Landowner rights may be cut


THE ASSOCIATED PRESS
Arizona Daily Star

9/29/04

WASHINGTON - The Supreme Court agreed Tuesday to decide when local governments may seize people's homes and businesses against their will to make way for projects like shopping malls and hotel complexes that produce more tax revenue.

The court already has given governments broad power to take private property through eminent domain, provided the owner is given "just compensation." This often involves blighted neighborhoods residents are eager to leave.

But in recent years more cities and towns have been accused of abusing their authority, razing nice homes to make way for parking lots for casinos and other tax-producing businesses.

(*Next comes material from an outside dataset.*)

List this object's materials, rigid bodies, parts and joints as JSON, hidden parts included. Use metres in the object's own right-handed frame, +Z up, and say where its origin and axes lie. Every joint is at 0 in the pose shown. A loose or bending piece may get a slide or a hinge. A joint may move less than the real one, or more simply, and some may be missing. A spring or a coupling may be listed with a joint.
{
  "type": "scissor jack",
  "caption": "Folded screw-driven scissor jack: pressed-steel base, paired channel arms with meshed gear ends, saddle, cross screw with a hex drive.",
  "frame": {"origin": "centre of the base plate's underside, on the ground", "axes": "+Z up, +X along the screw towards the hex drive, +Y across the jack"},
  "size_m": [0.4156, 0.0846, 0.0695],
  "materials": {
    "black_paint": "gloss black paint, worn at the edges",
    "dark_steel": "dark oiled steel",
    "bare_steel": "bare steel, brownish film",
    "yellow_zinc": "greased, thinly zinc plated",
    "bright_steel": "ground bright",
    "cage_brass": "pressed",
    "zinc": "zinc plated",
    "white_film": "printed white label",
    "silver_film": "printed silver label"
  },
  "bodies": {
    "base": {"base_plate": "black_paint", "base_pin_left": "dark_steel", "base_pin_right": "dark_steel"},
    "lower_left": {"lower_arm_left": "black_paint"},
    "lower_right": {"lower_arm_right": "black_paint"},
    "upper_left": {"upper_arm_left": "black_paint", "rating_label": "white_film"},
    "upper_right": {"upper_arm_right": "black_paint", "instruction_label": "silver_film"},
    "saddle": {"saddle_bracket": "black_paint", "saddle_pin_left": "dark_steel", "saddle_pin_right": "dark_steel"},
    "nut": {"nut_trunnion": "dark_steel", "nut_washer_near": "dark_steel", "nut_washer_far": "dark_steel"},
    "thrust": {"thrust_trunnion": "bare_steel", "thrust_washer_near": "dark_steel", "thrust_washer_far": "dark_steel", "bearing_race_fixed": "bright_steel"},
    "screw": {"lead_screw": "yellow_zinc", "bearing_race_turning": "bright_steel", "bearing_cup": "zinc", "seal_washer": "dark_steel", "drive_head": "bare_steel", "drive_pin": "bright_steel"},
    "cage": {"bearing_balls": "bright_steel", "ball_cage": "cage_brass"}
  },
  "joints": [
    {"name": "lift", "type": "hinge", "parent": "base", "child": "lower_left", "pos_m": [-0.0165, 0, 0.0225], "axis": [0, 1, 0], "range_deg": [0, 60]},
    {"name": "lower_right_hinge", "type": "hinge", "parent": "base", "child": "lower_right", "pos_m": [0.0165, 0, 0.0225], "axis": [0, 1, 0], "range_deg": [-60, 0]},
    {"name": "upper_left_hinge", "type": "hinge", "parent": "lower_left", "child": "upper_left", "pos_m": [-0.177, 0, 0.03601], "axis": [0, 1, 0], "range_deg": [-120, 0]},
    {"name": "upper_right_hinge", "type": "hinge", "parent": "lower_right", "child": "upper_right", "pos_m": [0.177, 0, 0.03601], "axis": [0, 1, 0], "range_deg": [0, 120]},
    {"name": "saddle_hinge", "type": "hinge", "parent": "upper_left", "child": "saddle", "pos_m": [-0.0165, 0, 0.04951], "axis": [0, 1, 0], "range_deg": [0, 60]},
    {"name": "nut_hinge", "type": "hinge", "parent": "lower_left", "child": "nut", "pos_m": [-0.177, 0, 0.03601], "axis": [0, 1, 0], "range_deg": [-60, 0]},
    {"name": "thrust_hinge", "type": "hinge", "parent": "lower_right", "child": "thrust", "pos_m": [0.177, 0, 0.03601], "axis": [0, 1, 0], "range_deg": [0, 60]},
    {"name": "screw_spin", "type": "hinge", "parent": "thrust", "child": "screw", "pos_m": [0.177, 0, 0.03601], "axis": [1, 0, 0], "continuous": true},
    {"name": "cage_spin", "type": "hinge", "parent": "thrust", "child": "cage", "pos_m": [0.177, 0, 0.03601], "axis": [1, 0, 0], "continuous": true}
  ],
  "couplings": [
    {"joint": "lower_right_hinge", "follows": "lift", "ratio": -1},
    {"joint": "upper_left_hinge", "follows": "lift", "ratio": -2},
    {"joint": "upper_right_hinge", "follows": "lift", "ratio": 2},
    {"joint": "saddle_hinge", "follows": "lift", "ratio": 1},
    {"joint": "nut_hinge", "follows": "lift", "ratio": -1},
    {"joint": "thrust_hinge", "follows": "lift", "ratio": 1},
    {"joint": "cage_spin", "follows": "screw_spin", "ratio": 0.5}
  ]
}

In agreeing to hear a Connecticut case early next year, justices will revisit an issue they last dealt with 20 years ago. The court unanimously ruled then that Hawaii could take land from large property owners and resell it to others, and determined that decisions about takings were best left to elected leaders.

In the latest case, Susette Kelo and several other homeowners in a working-class neighborhood in New London, Conn., filed a lawsuit after city officials announced plans to bulldoze their homes to clear the way for a riverfront hotel, health club and offices.

The neighborhood included Victorian-era houses that had been owned by several generations of families.

The Fifth Amendment allows governments to take private property for "public use."

The appeal turns on whether "public use" involves seizures not to revitalize slums or build new roads or schools, but to raze unblighted homes and businesses to bring in more money for a town.

"I'm not willing to give up what I have just because someone else can generate more taxes here," said Matthew Dery, whose family has lived in a New London neighborhood for more than 100 years.

New London contends development plans serving a public purpose are valid "public use" projects that outweigh homeowners' property rights.